:: Stated task ::
Output the data exactly, with every line intact.
◇ ◇ ◇ ◇ ◇ ◇ ◇
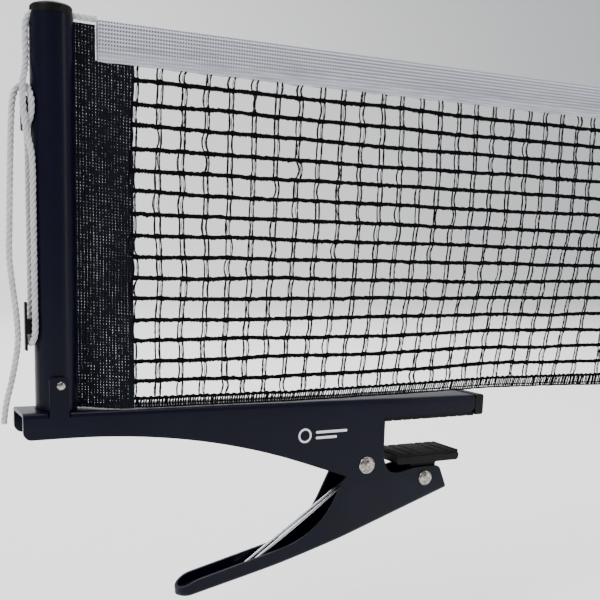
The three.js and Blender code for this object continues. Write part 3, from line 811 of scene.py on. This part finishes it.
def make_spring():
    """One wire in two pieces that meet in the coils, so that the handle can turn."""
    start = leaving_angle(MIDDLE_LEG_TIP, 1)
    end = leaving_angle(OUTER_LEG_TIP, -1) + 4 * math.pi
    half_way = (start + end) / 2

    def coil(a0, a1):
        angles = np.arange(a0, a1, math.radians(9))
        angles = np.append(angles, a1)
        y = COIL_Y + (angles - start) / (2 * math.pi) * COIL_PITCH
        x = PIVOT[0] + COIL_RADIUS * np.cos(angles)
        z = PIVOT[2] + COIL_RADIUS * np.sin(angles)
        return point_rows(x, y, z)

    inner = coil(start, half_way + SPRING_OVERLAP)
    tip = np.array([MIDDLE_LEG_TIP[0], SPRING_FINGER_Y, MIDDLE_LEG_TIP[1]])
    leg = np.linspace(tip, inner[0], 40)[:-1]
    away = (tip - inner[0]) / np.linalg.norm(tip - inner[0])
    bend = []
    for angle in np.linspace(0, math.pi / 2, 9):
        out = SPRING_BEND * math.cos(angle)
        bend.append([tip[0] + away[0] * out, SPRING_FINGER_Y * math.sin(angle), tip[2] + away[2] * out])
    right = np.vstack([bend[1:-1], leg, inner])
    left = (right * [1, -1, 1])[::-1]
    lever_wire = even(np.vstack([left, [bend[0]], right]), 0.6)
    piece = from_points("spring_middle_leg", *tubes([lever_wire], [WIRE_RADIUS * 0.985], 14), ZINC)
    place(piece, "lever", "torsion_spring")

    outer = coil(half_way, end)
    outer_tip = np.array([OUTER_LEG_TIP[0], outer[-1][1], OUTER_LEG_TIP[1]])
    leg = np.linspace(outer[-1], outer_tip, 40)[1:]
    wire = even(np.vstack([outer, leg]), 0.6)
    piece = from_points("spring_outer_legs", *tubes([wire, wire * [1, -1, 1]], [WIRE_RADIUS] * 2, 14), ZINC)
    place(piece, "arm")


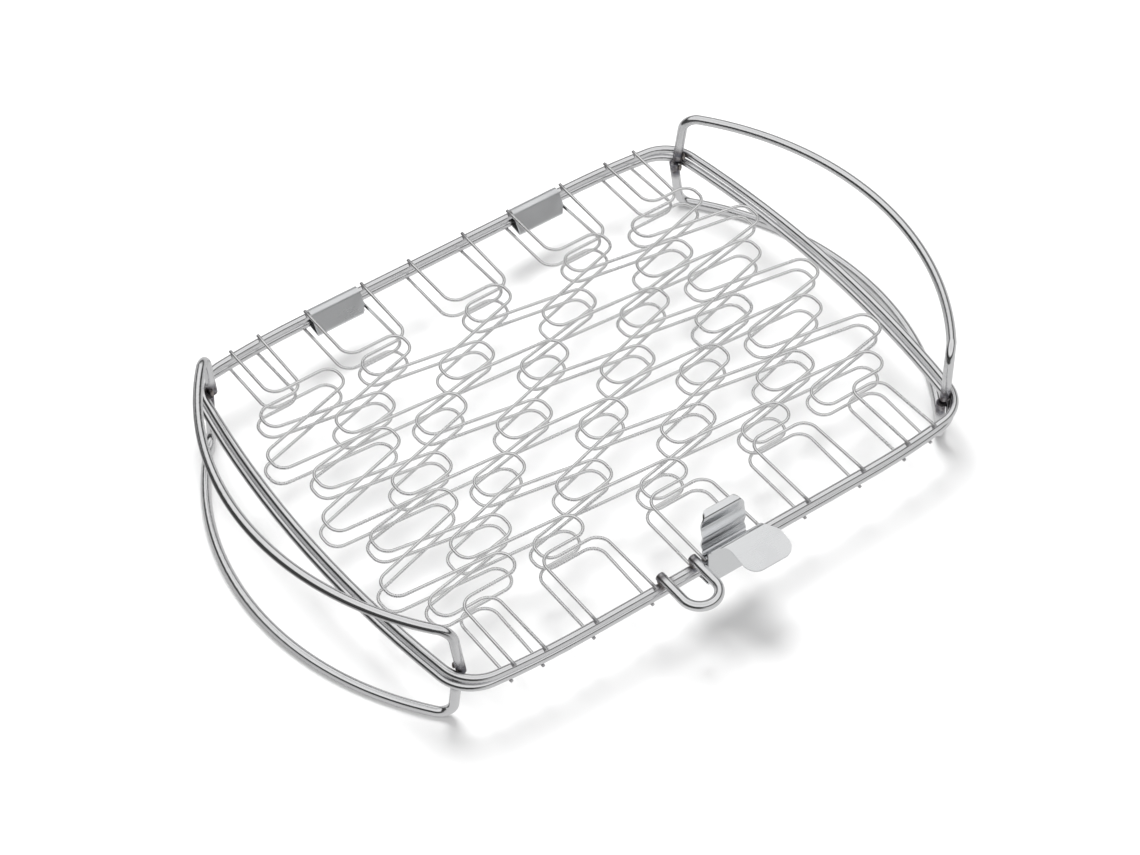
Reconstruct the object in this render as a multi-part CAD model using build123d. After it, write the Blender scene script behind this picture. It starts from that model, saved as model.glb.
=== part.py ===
◇ ◇ ◇ ◇ ◇ ◇ ◇
:: Reply to the task ::
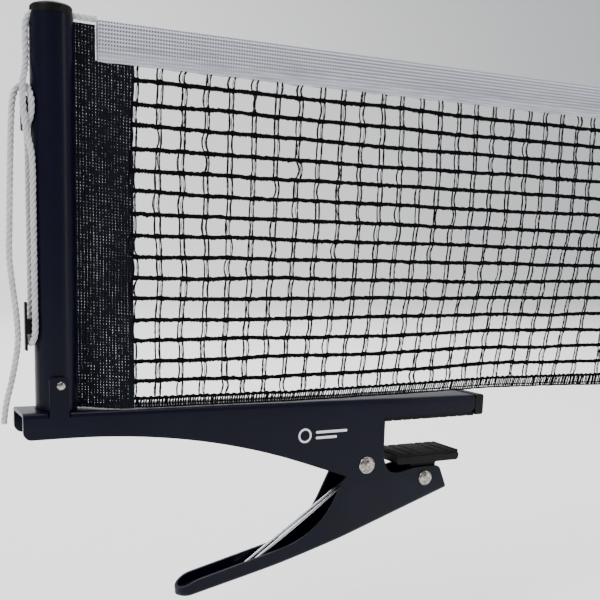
The three.js and Blender code for this object continues. Write part 3, from line 811 of scene.py on. This part finishes it.
def make_spring():
    """One wire in two pieces that meet in the coils, so that the handle can turn."""
    start = leaving_angle(MIDDLE_LEG_TIP, 1)
    end = leaving_angle(OUTER_LEG_TIP, -1) + 4 * math.pi
    half_way = (start + end) / 2

    def coil(a0, a1):
        angles = np.arange(a0, a1, math.radians(9))
        angles = np.append(angles, a1)
        y = COIL_Y + (angles - start) / (2 * math.pi) * COIL_PITCH
        x = PIVOT[0] + COIL_RADIUS * np.cos(angles)
        z = PIVOT[2] + COIL_RADIUS * np.sin(angles)
        return point_rows(x, y, z)

    inner = coil(start, half_way + SPRING_OVERLAP)
    tip = np.array([MIDDLE_LEG_TIP[0], SPRING_FINGER_Y, MIDDLE_LEG_TIP[1]])
    leg = np.linspace(tip, inner[0], 40)[:-1]
    away = (tip - inner[0]) / np.linalg.norm(tip - inner[0])
    bend = []
    for angle in np.linspace(0, math.pi / 2, 9):
        out = SPRING_BEND * math.cos(angle)
        bend.append([tip[0] + away[0] * out, SPRING_FINGER_Y * math.sin(angle), tip[2] + away[2] * out])
    right = np.vstack([bend[1:-1], leg, inner])
    left = (right * [1, -1, 1])[::-1]
    lever_wire = even(np.vstack([left, [bend[0]], right]), 0.6)
    piece = from_points("spring_middle_leg", *tubes([lever_wire], [WIRE_RADIUS * 0.985], 14), ZINC)
    place(piece, "lever", "torsion_spring")

    outer = coil(half_way, end)
    outer_tip = np.array([OUTER_LEG_TIP[0], outer[-1][1], OUTER_LEG_TIP[1]])
    leg = np.linspace(outer[-1], outer_tip, 40)[1:]
    wire = even(np.vstack([outer, leg]), 0.6)
    piece = from_points("spring_outer_legs", *tubes([wire, wire * [1, -1, 1]], [WIRE_RADIUS] * 2, 14), ZINC)
    place(piece, "arm")


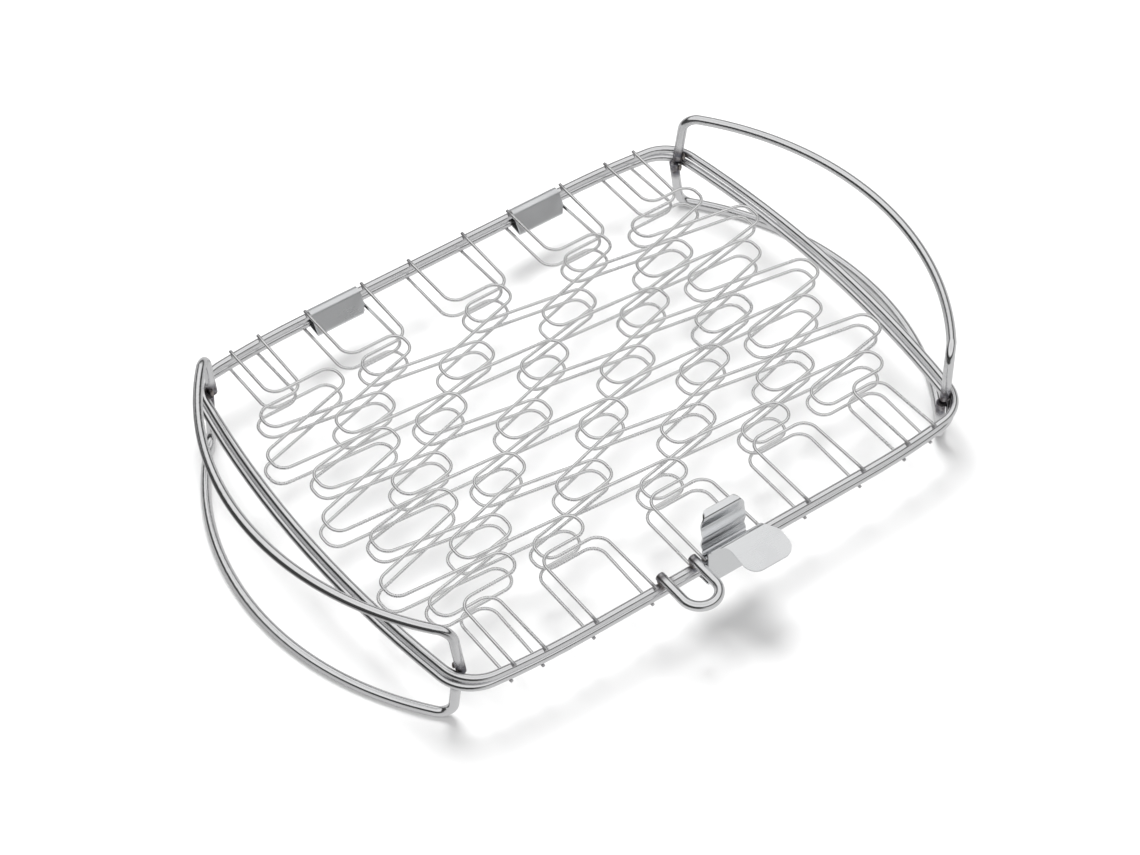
Reconstruct the object in this render as a multi-part CAD model using build123d. After it, write the Blender scene script behind this picture. It starts from that model, saved as model.glb.
=== part.py ===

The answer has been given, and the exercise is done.